Kristiansen never let up. In 1997 he led a delegation of Norwegians demanding his country’s embassy be moved from Tel Aviv to Jerusalem. In 1998 – with Arafat in the next room – Kristiansen had the courage to meet with the Norwegian media and translate into Norwegian the videos in which Arafat, while ostensibly celebrating the fifth anniversary of Oslo’s “peace agreement,” called for Israel’s destruction. In 2004 Kristiansen warned that the optimistic views in Israel’s Knesset concerning Mahmoud Abbas “is a déjà vu repetition of the most complete failure of the Middle East conflict, the so-called ‘Oslo Agreement.’”

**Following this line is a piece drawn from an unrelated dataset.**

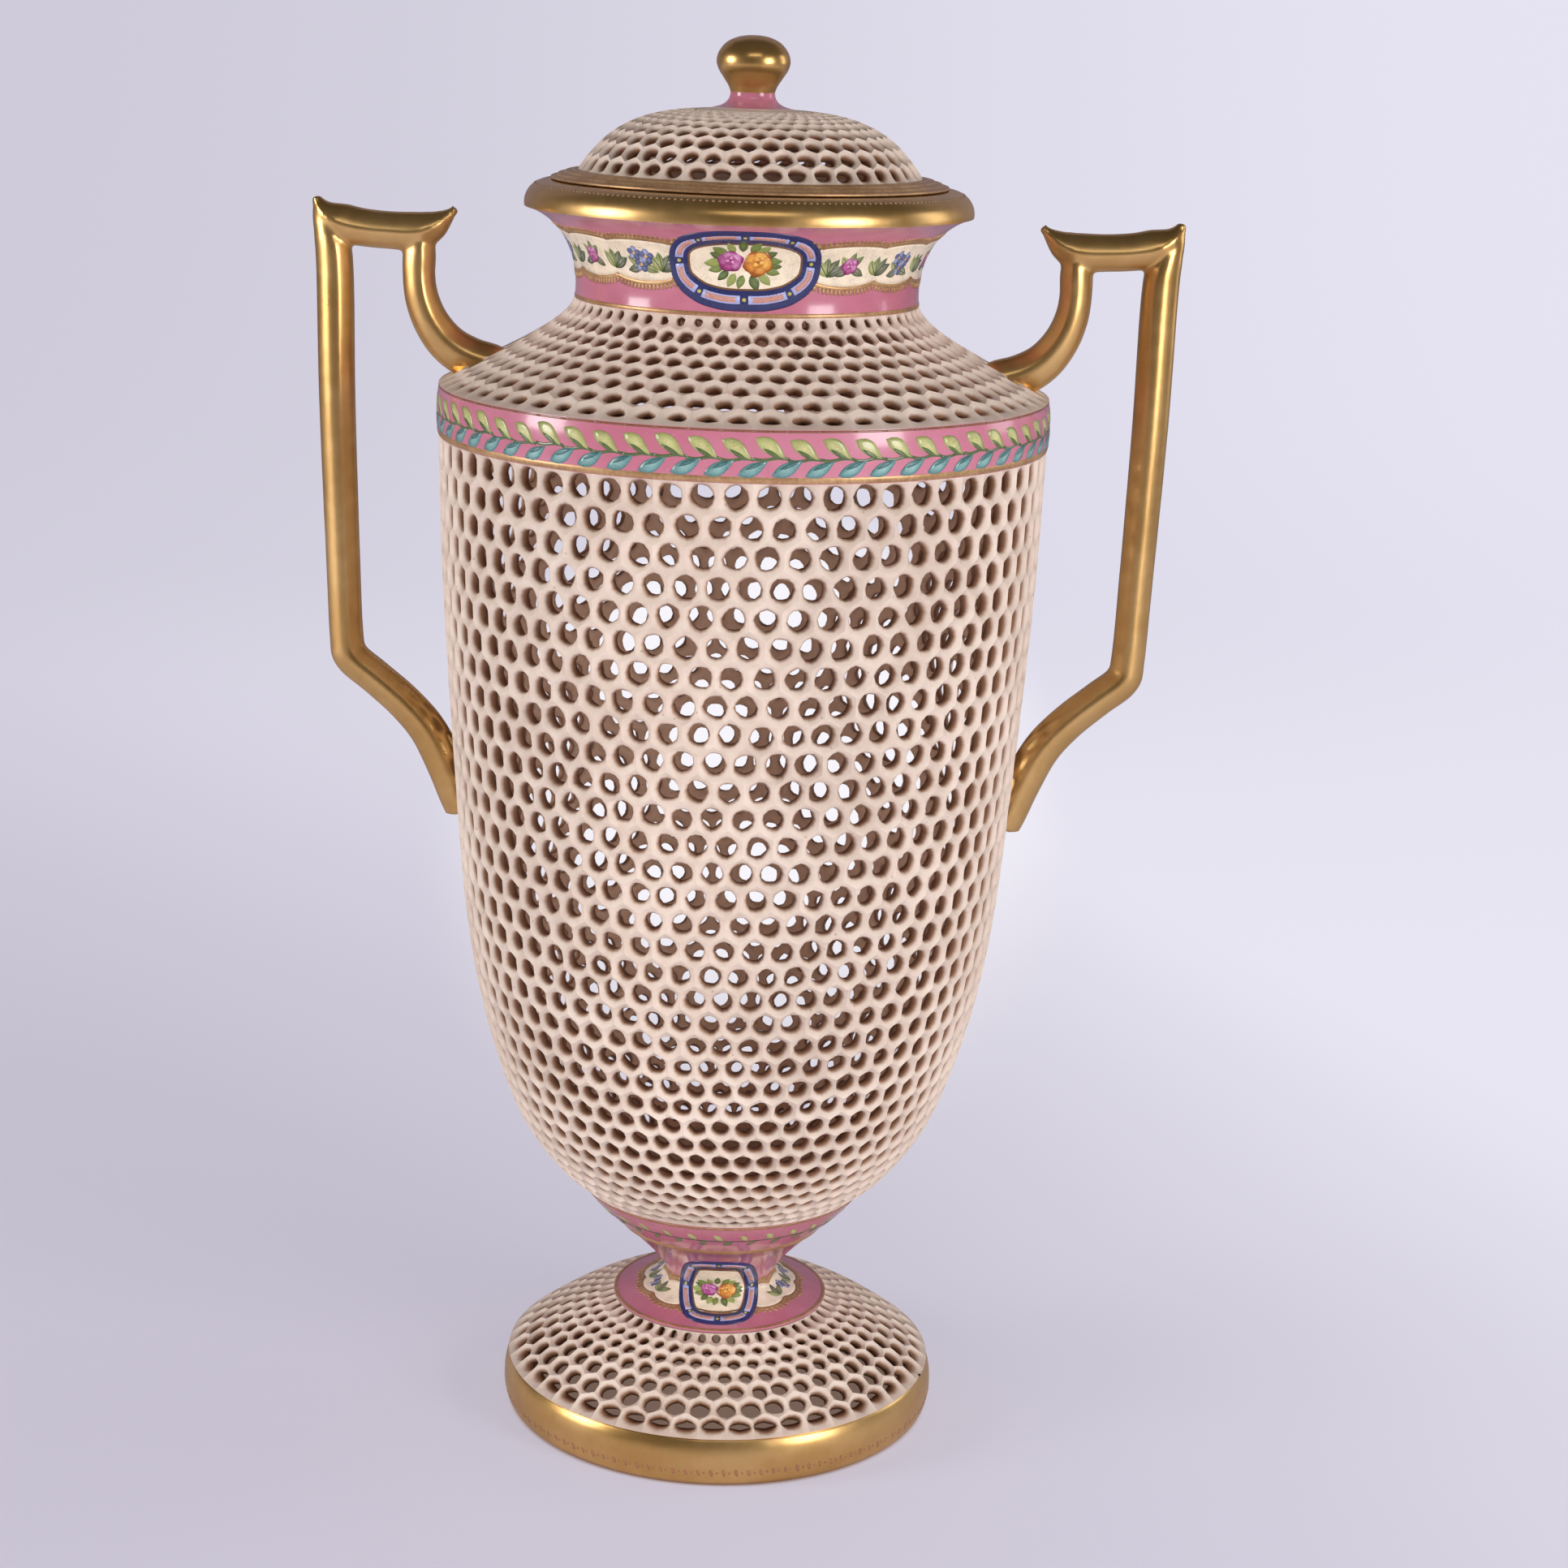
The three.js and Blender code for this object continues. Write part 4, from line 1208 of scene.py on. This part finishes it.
HANDLE_RISE = 39.4
HANDLE_DROP = 101
BAR_WIDTH = 8.2
BAR_DEPTH = 9.4
BAR_SIDES = 24
BAR_LEAST = 0.24
SKIN_GRAIN = 0.5
LET_IN = 0.8


def handle_place(out, up):
    return BODY_RADIUS + HANDLE_REACH * out, BAND_TOP + up * (HANDLE_RISE if up > 0 else HANDLE_DROP)


def keeled_bar(shape, stations, ridge):
    """Adds a bar whose faces meet in a soft keel, which lies to one side of the middle."""
    run = spline([(*handle_place(out, up), width) for out, up, width in stations], 6)
    rings = []
    for k, (x, z, share) in enumerate(run):
        before = run[max(k - 1, 0)]
        after = run[min(k + 1, len(run) - 1)]
        along = Vector((after[0] - before[0], after[1] - before[1])).normalized()
        across = Vector((along.y, -along.x))
        share = max(share, BAR_LEAST)
        depth = min(1, share) ** 0.7 * BAR_DEPTH / 2
        ring = []
        for side in range(BAR_SIDES):
            angle = TURN * side / BAR_SIDES
            wide = math.cos(angle)
            lean = abs(wide - ridge) / (1 + ridge * (1 if wide < ridge else -1))
            deep = math.copysign(abs(math.sin(angle)) ** 0.8, math.sin(angle)) * (1 - 0.3 * lean)
            offset = wide * share * BAR_WIDTH / 2
            place = ((x + across.x * offset) * MM, deep * depth * MM, (z + across.y * offset) * MM)
            ring.append(shape.verts.new(place))
        rings.append(ring)
    for low, high in zip(rings, rings[1:]):
        for corners in strip(low, high):
            shape.faces.new(corners)
    shape.faces.new(rings[0])
    shape.faces.new(rings[-1])


def handle(name, side, node):
    """One handle, its bars joined in one skin and its ends let a little into the jar."""
    shape = bmesh.new()
    for stations, ridge in ((GRIP, 0.2), (TOP_BAR, 0.0), (SCROLL, 0.2)):
        keeled_bar(shape, stations, ridge)
    bmesh.ops.recalc_face_normals(shape, faces=shape.faces)
    mesh = bpy.data.meshes.new(name)
    shape.to_mesh(mesh)
    shape.free()
    obj = new_piece(name, mesh)
    skin = obj.modifiers.new("skin", "REMESH")
    skin.mode = "VOXEL"
    skin.voxel_size = SKIN_GRAIN * MM
    soften = obj.modifiers.new("soften", "SMOOTH")
    soften.iterations = 6
    soften.factor = 0.5
    made_plain(obj)
    mesh = obj.data
    places = np.empty(len(mesh.vertices) * 3)
    mesh.vertices.foreach_get("co", places)
    places = places.reshape(-1, 3) / MM
    wall = joined(body_curve, band_curve, shoulder_curve)
    face = np.interp(places[:, 2], wall[:, 1], wall[:, 0]) - LET_IN
    radius = np.hypot(places[:, 0], places[:, 1])
    push = np.maximum(face / np.maximum(radius, 1), 1)
    places[:, :2] *= side * push[:, None]
    mesh.vertices.foreach_set("co", (places * MM).ravel())
    mesh.materials.clear()
    mesh.materials.append(GILT)
    smooth_mesh(mesh, 60)
    keep(obj, "jar", "burnished_gilding", node)


handle("right_handle", 1, "handle_right")
handle("left_handle", -1, "handle_left")


# The room: a pale seamless sheet under and behind, soft boxes on all sides and dim warm walls

FOOT_EDGE = (0.0495, 0.0515)
POOL_MIDDLE = 0.75
POOL_WIDTH = 0.15
POOL_DEPTH = 0.65


def sheet_material():
    sheet = Finish("pale_sheet", 3.0, 0.2)
    paper = sheet.ground(0.3, 0.7, rgba(222, 217, 231), rgba(226, 222, 236))
    place = sheet.object_place()
    x, y, _ = sheet.split(place)
    off_axis = sheet.get("ShaderNodeVectorMath", {0: place}, "Value", operation="LENGTH")
    # Painted shade: the sheet's own colour turns darker and warm under the foot
    under = sheet.spread(off_axis, *FOOT_EDGE, 1.0, 0.0)
    foot_shade = rgba(176, 146, 130)
    sheet.give(sheet.shader.inputs["Base Color"], sheet.mixed(under, paper, foot_shade))
    sheet.shader.inputs["Roughness"].default_value = 0.9
    sheet.shader.inputs["Specular IOR Level"].default_value = 0.1

    # What the camera sees of it glows a little as painted light: lighter to the right and towards the
    # back, most in a painted pool of light behind the jar, and warm and darker under the foot as painted
    # shade, where it shows through the holes
    behind = sheet.mixed(sheet.spread(x, -0.7, 0.7), rgba(207, 203, 218), rgba(229, 227, 241))
    near = sheet.mixed(sheet.spread(y + x * 2.0, -0.3, 0.8), rgba(209, 204, 221), rgba(233, 230, 243))
    behind = sheet.mixed(sheet.spread(y, 0.3, 1.1), near, behind)
    wide = sheet.calc("POWER", x / POOL_WIDTH, 2.0)
    deep = sheet.calc("POWER", (y - POOL_MIDDLE) / POOL_DEPTH, 2.0)
    pool = sheet.spread(wide + deep, 0.25, 1.0, 1.0, 0.0)
    behind = sheet.mixed(pool, behind, rgba(248, 246, 252))
    glow = sheet.get("ShaderNodeEmission", {"Color": sheet.mixed(under, behind, foot_shade)})
    seen = sheet.get("ShaderNodeLightPath", output="Is Camera Ray")
    share = sheet.spread(y, -0.3, 0.8, 0.5, 1.0) + sheet.spread(x, 0.0, 0.4, 0.0, 0.4)
    share = sheet.calc("MINIMUM", sheet.calc("MAXIMUM", share, pool), 1.0)
    share = seen * (share * sheet.spread(under, 0.0, 1.0, 1.0, 0.6))
    lit = Wire(sheet, sheet.shader.outputs[0])
    both = sheet.get("ShaderNodeMixShader", {0: share, 1: lit, 2: glow})
    sheet.give(sheet.tree.nodes["Material Output"].inputs["Surface"], both)
    return sheet.material


sweep = joined([(-1.6, 0)], bezier([(1.5, 0), (2.2, 0), (2.2, 0.7)], 16), [(2.2, 3)])
sheet_faces = [(k, k + 1, k + 3, k + 2) for k in range(0, 2 * len(sweep) - 2, 2)]
sheet_places = [(x, y, z) for y, z in sweep for x in (-3, 3)]
sheet_mesh = new_mesh("pale_sheet", sheet_places, sheet_faces, sheet_material())
smooth_mesh(sheet_mesh)
new_piece("pale_sheet", sheet_mesh)

LIT_PLACE = Vector((0, 0, 0.17))


def soft_box(name, place, size, power, mirrored=True):
    """A light turned to the jar; one that isn't mirrored leaves no highlight on the gilding."""
    light = bpy.data.lights.new(name, "AREA")
    light.shape = "RECTANGLE"
    light.size, light.size_y = size
    light.energy = power
    obj = bpy.data.objects.new(name, light)
    scene.collection.objects.link(obj)
    obj.location = place
    obj.visible_glossy = mirrored
    obj.rotation_euler = (LIT_PLACE - Vector(place)).to_track_quat("-Z", "Y").to_euler()


soft_box("left_box", (-1.05, -0.3, 0.42), (0.34, 0.5), 6.2)
soft_box("right_box", (0.82, -0.68, 0.42), (0.34, 0.5), 5.8)
soft_box("far_right_box", (1.05, 0.34, 0.45), (0.3, 0.6), 1.4)
soft_box("high_box", (0.08, -0.75, 0.95), (0.6, 0.15), 0.8)
soft_box("overhead_box", (0, 0, 1.5), (1.8, 1.8), 1.0, mirrored=False)
soft_box("front_box", (-0.2, -0.9, 0.05), (0.8, 0.3), 1.1, mirrored=False)
soft_box("low_box", (0, -0.38, 0.08), (0.5, 0.12), 0.42, mirrored=False)

world = bpy.data.worlds.new("room")
scene.world = world
world.use_nodes = True
room = Tree(world.node_tree)
height = room.split(room.get("ShaderNodeTexCoord", output="Generated"))[2]
mirror_low = (0.11, 0.097, 0.083, 1)
mirror_high = (0.036, 0.031, 0.026, 1)
mirrored = room.mixed(room.spread(height, -0.1, 0.7), mirror_low, mirror_high)
fill_low = (0.42, 0.402, 0.438, 1)
fill_high = (0.1, 0.096, 0.104, 1)
fill = room.mixed(room.spread(height, 0.0, 0.8), fill_low, fill_high)
glossy = room.get("ShaderNodeLightPath", output="Is Glossy Ray")
room.give(room.tree.nodes["Background"].inputs["Color"], room.mixed(glossy, fill, mirrored))

CAMERA_PLACE = (0.0107, -0.6841, 0.3316)
CAMERA_PAN = 0.09
CAMERA_PITCH = 14.548
CAMERA_ROLL = 1.8425
camera_data = bpy.data.cameras.new("camera")
camera_data.sensor_width = 36
camera_data.lens = 69.55
camera = bpy.data.objects.new("camera", camera_data)
scene.collection.objects.link(camera)
camera.matrix_world = (
    Matrix.Translation(CAMERA_PLACE)
    @ Matrix.Rotation(math.radians(-CAMERA_PAN), 4, "Z")
    @ Matrix.Rotation(math.radians(90 - CAMERA_PITCH), 4, "X")
    @ Matrix.Rotation(math.radians(CAMERA_ROLL), 4, "Z")
)
scene.camera = camera
scene.view_settings.view_transform = "Standard"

Even as he neared the end of his long life, Kristiansen’s love for Israel would not let him remain silent in the face of the destruction of the Gush Katif and northern Samarian communities. Invited to a dinner party sponsored by the Israeli government during the week Israel destroyed these communities, Kristiansen refused, declaring what few said and none put so well: “The Israel government expulsion of Gush Katif Jews is not an internal Israeli affair. It is everyone’s affair. This expulsion is an immoral and illegal act violating international ethical, human, legal and social rights.” In his letter to the Israeli ambassador in Oslo, Kristiansen wrote: “Being neither an Israeli citizen nor a Jew, I have been reluctant to express my opinions publicly in a situation where the expression of such opinions might be interpreted as foreign meddling in internal Israeli affairs. My excuse is love for Israel.”

Would that Israeli politicians had even a portion of Kristiansen’s sense, integrity and love for Israel.